Eleven o'clock at night would be the time when you started waking up, and the time I started falling asleep. Gone would be your morning eye bags, and in its place would be an energized boy chasing squirrels and pushing me around. Eleven was also the day you asked me why I didn't tell you anything about myself. I remember floundering, really wondering why I didn't. Back home, I'm the more talkative of my friends, having been accused of monopolizing the conversation many times. But with you, I felt like my life was boring, there was really nothing interesting to tell you. I wish I had told you more about myself now.
I realized we were complete opposites, and once listed twelve things on how we were so different. You showered in the morning, I showered at night. You didn't understand how I could even wake up in the morning without a shower. I didn't understand how you could stand to sleep in a bed without showering. You hated cheese and I loved cheese. You were outgoing and crazy… I wasn't. You drank and partied, I wasn't interested in that kind of life. My list went on and on, but you didn't realize the deeper meaning. I knew that whatever we had, it wouldn't last. We were too different. You just looked amused and told me more about your life at home.
You said you had a thirteen year old brother. I wonder if he's just like you. Popular and brilliant. I remember wondering if he too, had a lot of friends, just like you. I wonder if you're nice to your brother.
Your last big secret to me was the story of when you were fourteen. You, a shy loner who ate lunch alone in the library every day? I felt flattered that you would tell me something like this, something you obviously didn't want to remember. But I also remember how you said you don't hang out with your old friends anymore, the "shy losers" like you once were. I'd told you that you should still talk to them, even though now you're popular and they're not. They hung out with you even when the friends you have now didn't. You just laughed and told me your old friends were losers. I felt a little chunk of my heart chip off. You weren't perfect, and I was just beginning to realize it.
We spent an average of fifteen hours a day together. I don't think it was enough. There was so much you told me about yourself, and so much more I wanted to know. I had never spent so much time with someone before; it was exciting and thrilling.

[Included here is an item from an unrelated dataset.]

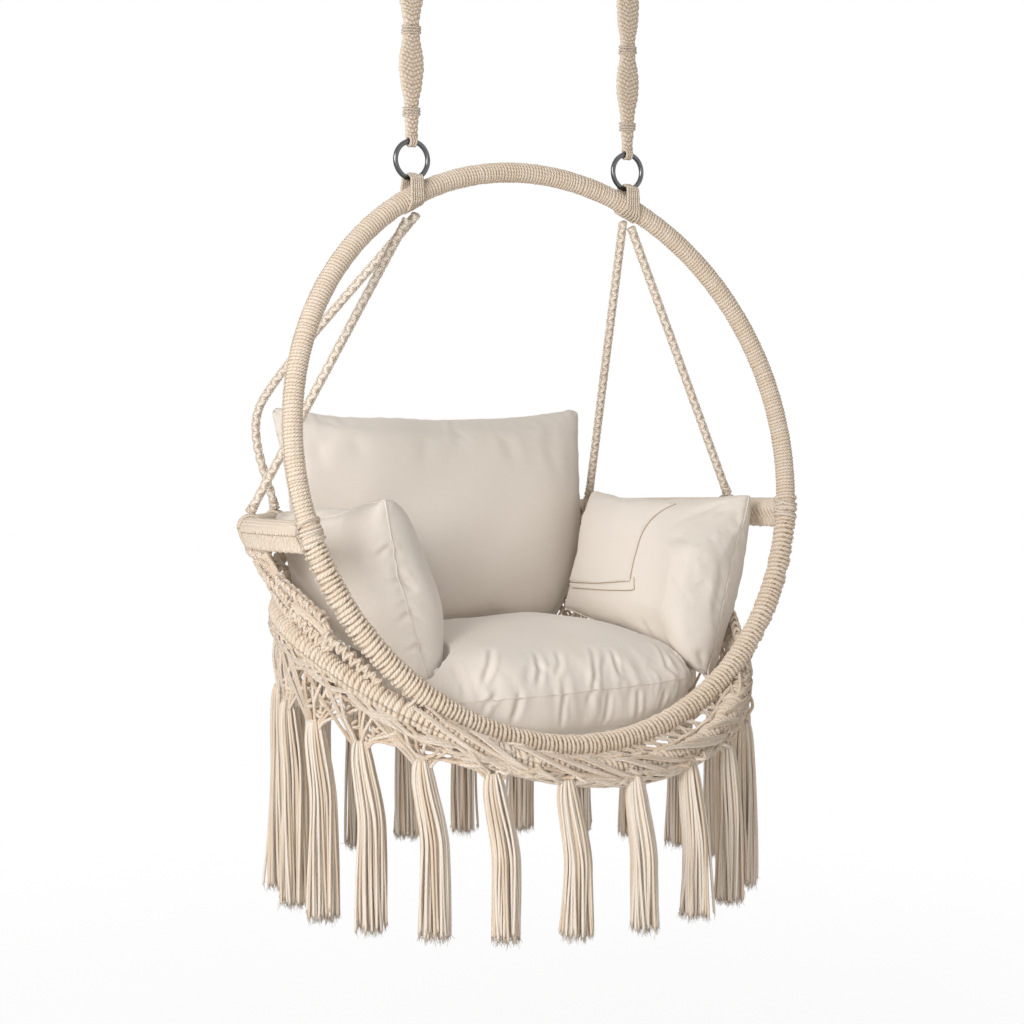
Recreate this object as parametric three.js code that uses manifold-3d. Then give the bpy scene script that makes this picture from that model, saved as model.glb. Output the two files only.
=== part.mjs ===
// Hammock chair that hangs from two ceiling eyes: a leaning steel hoop, a seat rail and a base ring,
// all wrapped in cotton cord, with knotted nets, tassels and four loose cushions.
// Millimetres, +Z up, +Y towards the chair's back. The origin lies midway between the ceiling plates.
import * as THREE from 'three';
import { mergeVertices } from 'three/addons/utils/BufferGeometryUtils.js';
import Module from 'manifold-3d';

const wasm = await Module();
wasm.setup();

// Driving dimensions.
const gap = 0.35; // air between neighbouring pieces
const turnGap = 0.45; // running clearance where one piece swings on another

// hoop
const hoopRadius = 450;
const hoopLean = THREE.MathUtils.degToRad(13.7);
const hangerAngle = THREE.MathUtils.degToRad(26.47);
const railAngle = THREE.MathUtils.degToRad(103.03);
const tubeRadius = 11;
const cordCover = 4.5; // thickness of the wound cord over the steel
const tubeSides = 8;
const hoopSteps = 48;

// hanging hardware
const wireRadius = 4;
const ringRadius = 28;
const ringSides = 8;
const ringSteps = 24;
const screwSides = 12;
const strapEyeSides = 16;
const strapSteps = 26;
const tailStartShare = 0.76; // the strap narrows to its tail between these shares of its length
const tailEndShare = 0.95;
const plateRadius = 28;
const plateThickness = 5;
const eyeInnerDrop = 45; // plate's top face to the inside of the eye
const eyeBendRadius = 14;
const screwRadius = 2.5;
const screwHeadRadius = 4.6;
const screwSinkDepth = 2.2;
const screwOffset = 20.5;
const strapLength = 293.3; // between the two ring wires it joins
const wireToHoop = 27.6; // lower ring's bottom wire to the hoop tube, centre to centre
const strapWide = 42;
const strapNeck = 25;
const strapTail = 19;
const strapThickness = 8;
const strapLobe = 122; // length of one bulge of the strap
const strapEyeWall = 5;
const strapEyeWidth = 13;
const lashingWall = 5;
const lashingTopWidth = 13;
const lashingFootWidth = 30;
const lashingArcSteps = 9;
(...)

You told me your sister is almost sixteen. You talked about her a couple times as well. I once asked you if you thought your sister was annoying. All brothers think their sisters are annoying at one time or another. At least mine does. Instead, you looked thoughtful and remarked, "She's actually more popular than me, believe it or not. And she's going out with my best friend. And he's the most popular guy at school. No lie." I felt a little awkward. Do you rate how much you like your sister based on how popular she is?
We met when you were seventeen. I remember thinking to myself; I hope you come visit me when I turn seventeen. Now I'm almost seventeen and I don't even know if I want you to come. I also remember wishing that once I turn seventeen, I'll become as confident and amazing as you are.
You're going to be eighteen soon, and I once considered sending you a card and a long letter, updating you on my life, catching up on old times. Now, I have eighteen reasons why not to. Eighteen seems so old and frightening. I feel like once you turn into in adult, you'll be even farther away from me than ever before.
Nineteen was the day I finally admitted to my friends that I liked you a little more than a friend. My reason was that you grew on me, and it suddenly struck me that I had a 'crush' on you. That was a lie because yes, you grew on me, but I also started liking you before "Day Nineteen".
Once the big two-zero of July struck, I realized our time together was almost up. I think you noticed that I became more clingy, and walked up to you more often as opposed to having have you always walk up to me. You were the same as ever, and I tried to act the same as well. But I remember feeling like my heart was slowly breaking, and there was nothing I could do to hold it together.
Twenty-one was the number of times you surprised me. You were never my 'ideal boy'. You never deliberately opened the door and let me walk first. But I counted, and there were twenty one times where you did something so incredible that I loved you more each time.
I'm not a big believer in love at first sight. Then again, this wasn't first sight anymore. But still, twenty two days isn't a very long time – less than a month. I felt myself falling and struggled to stay afloat. Nobody like you had ever been interested in me before. I refused to believe that you could like me back.
You took twenty three pictures of yourself with my camera. The first time I looked through all the pictures that were taken, I had a heart attack when there was a picture of your crotch – albeit jean covered – on my camera. I considered printing it and sending it to you by mail, knowing you would get a good laugh out of it. But I didn't. And I won't.
I wish I could've spent twenty four hours with you every day. I get tired of people so quickly, but I never got tired of you. I could never get tired of you. I wish I had told you twenty four more things about myself and my life to you. Maybe then, we could've lasted.
Twenty five is the number of times I wanted to tell you how I felt about you. I wanted you to tell me what you felt about me. How could somebody so brilliant ever be interested in somebody like me? I wanted to ask you to tell me what it was you saw in me, because I couldn't see it in myself. But I kept quiet every single time.
We spent twenty six hours together non stop that last day and night we were together. Maybe that night, you too, felt like time was short. I drew on your arm, and you drew on mine. Maybe someday we'll have ink poisoning. We both cat napped on your pillow on the floor. I remember it smelled just like you. On the twenty sixth hour you gave me one last hug, slipped your aviators over your eyes, and left. And I was left gasping for breath.
I was still pining for you, twenty seven days after our goodbye. I checked twenty seven times a day for an email, anything to show me you didn't already forget about me.
Finally, I've decided it's not worth living with heartbreak every day. I've stopped expecting anything. I've realized I was nothing but a distraction for less than twenty eight days. I see pictures of you now, with your aviators hiding your eyes, a can of beer in one hand and a girl in other. And I can't seem to figure out how I ever fit in with your life.